How to localize eLearning courses
Modern software tools have made eLearning courses easy to create and translate. For example, Adobe Captivate allows captions to be exported to an XML file. A tech-savvy translator can localize the captions, then import the file back into the tool. Tools like Articulate Storyline have simplified translating into right-to-left languages like Arabic and Hebrew, and double-byte character sets like Japanese, Chinese, and Korean.
It’s important that your translation partner has the know-how to preserve the formatting of an online course as it is localized. Many languages expand or contract, so a text box that fits just right for English may be too small for its Spanish translation. Likewise, when translated audio tracks are recorded, you must adjust the timing of the voiceovers so that they are in sync with the visuals.

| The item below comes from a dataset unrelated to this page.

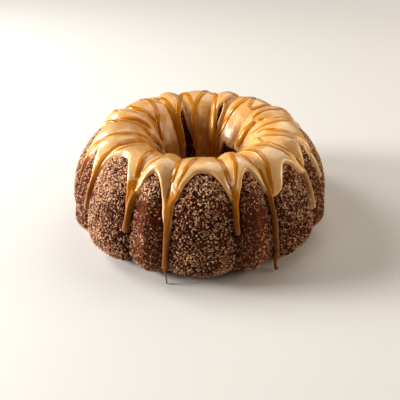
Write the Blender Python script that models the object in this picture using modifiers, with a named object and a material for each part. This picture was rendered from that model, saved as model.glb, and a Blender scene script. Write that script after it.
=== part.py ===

There can be vast differences in the way a Spanish speaker from Spain, another from Mexico, and one from Argentina all understand the same sentence. Localization goes beyond words and examines the information in its larger context. Do the visuals make sense? Is the use of color, hand gestures, and symbols culturally appropriate? Nothing in the training module should get in the way of the lesson.
In eLearning courses, it’s critical that the intelligence behind the course is translated accurately. Action buttons and mouse-over text must make sense. If the learner is expected to type in an answer, the translator and course designer need to teach the software which responses should be marked as correct and incorrect.
Why localization matters
In a business sense, globalization has made the world smaller. It’s as easy to do business with someone in another country as with someone just down the road. Culturally speaking, however, the world is as big as it ever was. Adjusting for differences in language and understanding is critical to finding success in connecting with international audiences.
A good training program considers both the visible and invisible differences between cultures. It enhances not only workers’ ability to do their jobs, but also their perception of their employer and how they fit into the big picture of the company.